Stored data
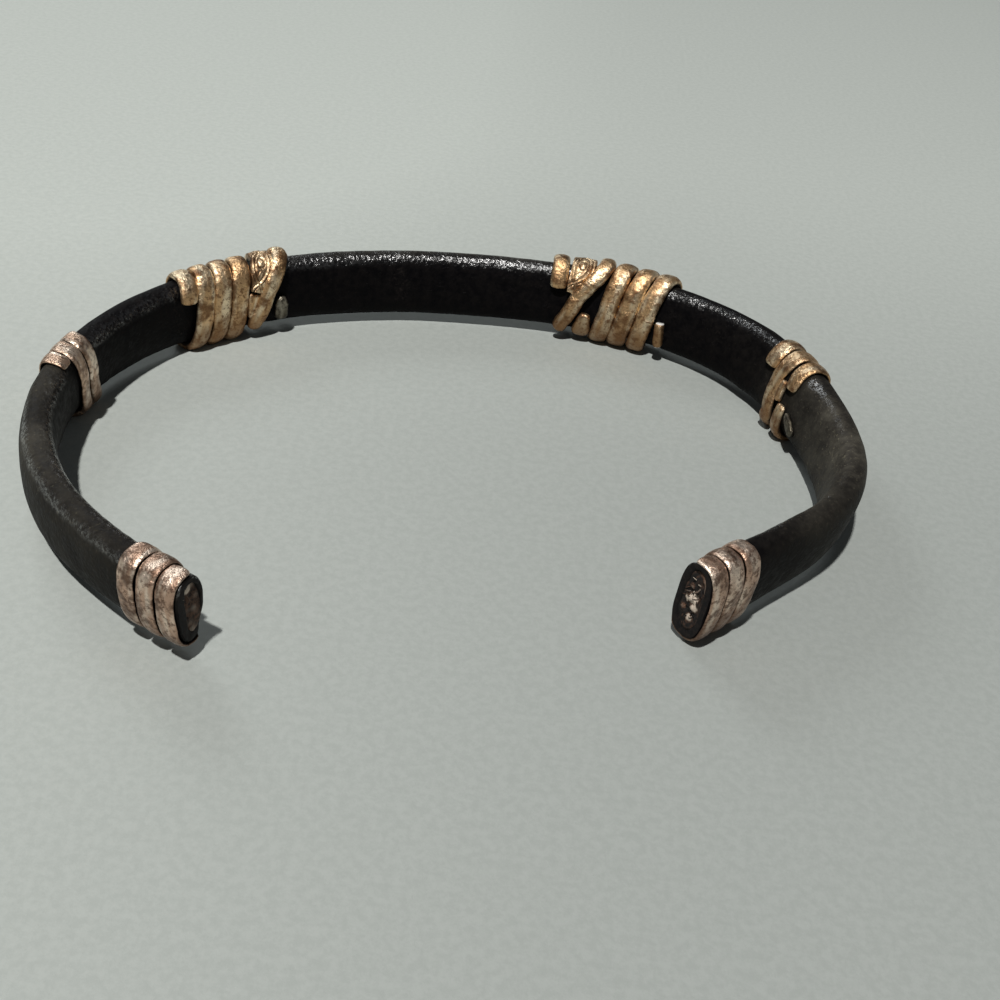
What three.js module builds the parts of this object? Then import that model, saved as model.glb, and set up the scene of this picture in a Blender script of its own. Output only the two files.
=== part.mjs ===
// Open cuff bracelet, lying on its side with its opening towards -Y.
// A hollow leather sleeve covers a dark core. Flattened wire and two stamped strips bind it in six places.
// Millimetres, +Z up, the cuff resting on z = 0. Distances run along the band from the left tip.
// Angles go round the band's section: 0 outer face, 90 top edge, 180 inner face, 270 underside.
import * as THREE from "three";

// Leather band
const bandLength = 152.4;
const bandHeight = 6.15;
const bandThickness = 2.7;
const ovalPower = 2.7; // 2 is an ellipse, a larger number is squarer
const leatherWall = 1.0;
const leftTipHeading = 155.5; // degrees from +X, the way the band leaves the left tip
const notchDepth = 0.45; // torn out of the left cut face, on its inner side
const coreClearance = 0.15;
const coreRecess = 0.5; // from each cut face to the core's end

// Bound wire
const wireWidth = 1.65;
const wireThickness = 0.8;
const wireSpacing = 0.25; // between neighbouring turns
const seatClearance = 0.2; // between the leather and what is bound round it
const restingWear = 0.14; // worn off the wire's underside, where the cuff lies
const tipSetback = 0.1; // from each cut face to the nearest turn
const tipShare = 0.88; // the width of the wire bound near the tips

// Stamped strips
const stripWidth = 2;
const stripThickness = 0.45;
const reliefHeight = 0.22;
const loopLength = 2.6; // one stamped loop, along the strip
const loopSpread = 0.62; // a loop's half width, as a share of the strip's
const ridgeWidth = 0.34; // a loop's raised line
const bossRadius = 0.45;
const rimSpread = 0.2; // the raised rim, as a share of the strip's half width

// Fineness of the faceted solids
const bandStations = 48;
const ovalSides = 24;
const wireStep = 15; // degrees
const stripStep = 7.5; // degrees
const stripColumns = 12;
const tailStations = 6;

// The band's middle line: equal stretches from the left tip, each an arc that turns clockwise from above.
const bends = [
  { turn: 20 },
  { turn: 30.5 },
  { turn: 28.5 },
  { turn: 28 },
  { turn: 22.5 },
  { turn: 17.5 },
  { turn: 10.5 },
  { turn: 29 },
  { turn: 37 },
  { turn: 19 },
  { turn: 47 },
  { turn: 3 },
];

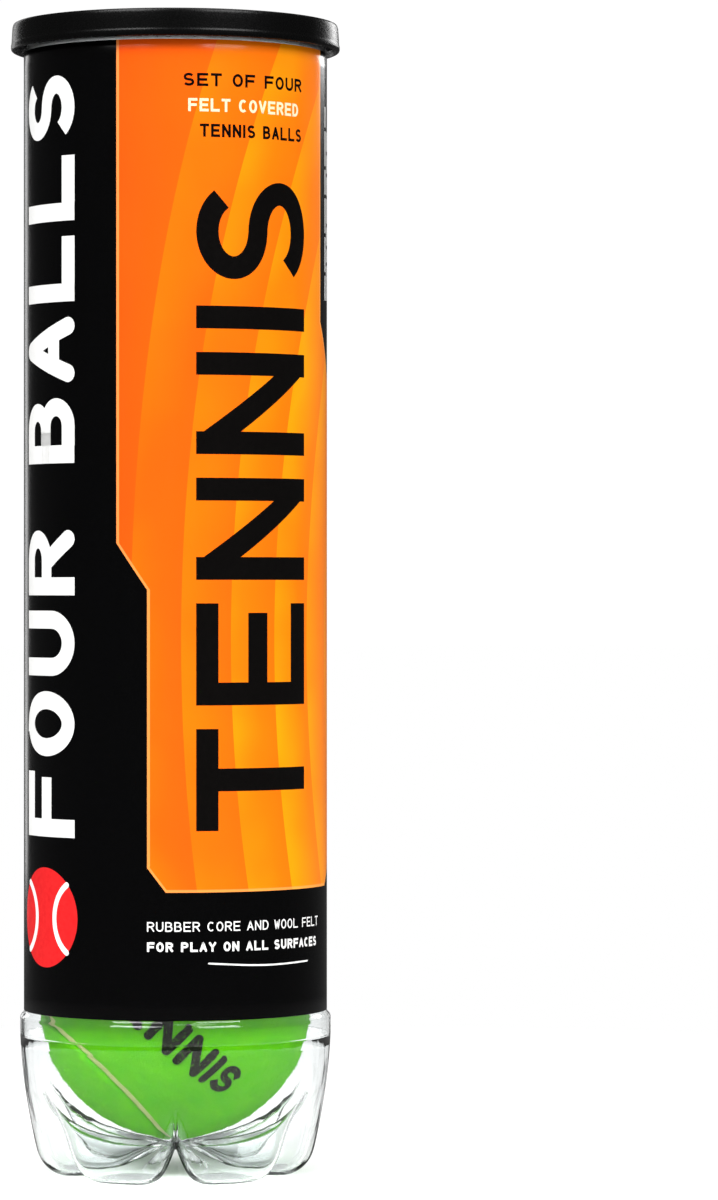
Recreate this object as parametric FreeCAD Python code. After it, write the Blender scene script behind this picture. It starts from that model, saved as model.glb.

### [What you have to do]
Word for word, extract all the records.

### [Exercise solution]
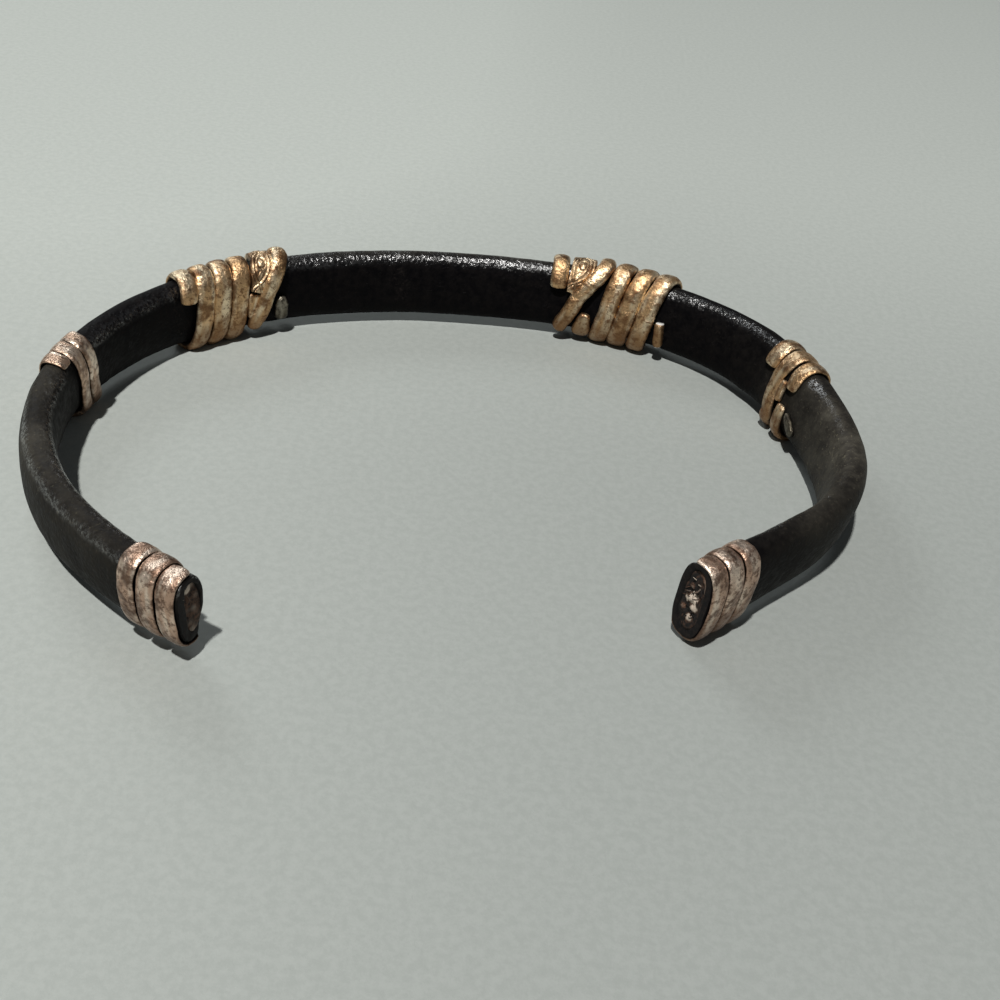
What three.js module builds the parts of this object? Then import that model, saved as model.glb, and set up the scene of this picture in a Blender script of its own. Output only the two files.
=== part.mjs ===
// Open cuff bracelet, lying on its side with its opening towards -Y.
// A hollow leather sleeve covers a dark core. Flattened wire and two stamped strips bind it in six places.
// Millimetres, +Z up, the cuff resting on z = 0. Distances run along the band from the left tip.
// Angles go round the band's section: 0 outer face, 90 top edge, 180 inner face, 270 underside.
import * as THREE from "three";

// Leather band
const bandLength = 152.4;
const bandHeight = 6.15;
const bandThickness = 2.7;
const ovalPower = 2.7; // 2 is an ellipse, a larger number is squarer
const leatherWall = 1.0;
const leftTipHeading = 155.5; // degrees from +X, the way the band leaves the left tip
const notchDepth = 0.45; // torn out of the left cut face, on its inner side
const coreClearance = 0.15;
const coreRecess = 0.5; // from each cut face to the core's end

// Bound wire
const wireWidth = 1.65;
const wireThickness = 0.8;
const wireSpacing = 0.25; // between neighbouring turns
const seatClearance = 0.2; // between the leather and what is bound round it
const restingWear = 0.14; // worn off the wire's underside, where the cuff lies
const tipSetback = 0.1; // from each cut face to the nearest turn
const tipShare = 0.88; // the width of the wire bound near the tips

// Stamped strips
const stripWidth = 2;
const stripThickness = 0.45;
const reliefHeight = 0.22;
const loopLength = 2.6; // one stamped loop, along the strip
const loopSpread = 0.62; // a loop's half width, as a share of the strip's
const ridgeWidth = 0.34; // a loop's raised line
const bossRadius = 0.45;
const rimSpread = 0.2; // the raised rim, as a share of the strip's half width

// Fineness of the faceted solids
const bandStations = 48;
const ovalSides = 24;
const wireStep = 15; // degrees
const stripStep = 7.5; // degrees
const stripColumns = 12;
const tailStations = 6;

// The band's middle line: equal stretches from the left tip, each an arc that turns clockwise from above.
const bends = [
  { turn: 20 },
  { turn: 30.5 },
  { turn: 28.5 },
  { turn: 28 },
  { turn: 22.5 },
  { turn: 17.5 },
  { turn: 10.5 },
  { turn: 29 },
  { turn: 37 },
  { turn: 19 },
  { turn: 47 },
  { turn: 3 },
];

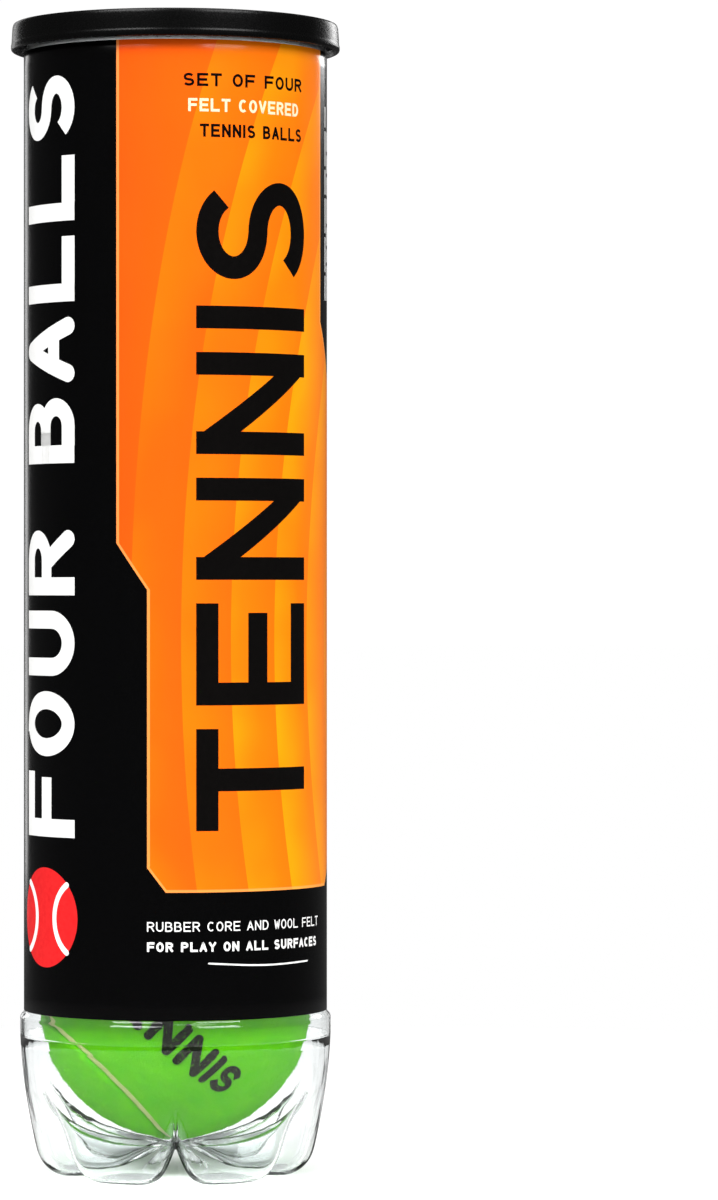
Recreate this object as parametric FreeCAD Python code. After it, write the Blender scene script behind this picture. It starts from that model, saved as model.glb.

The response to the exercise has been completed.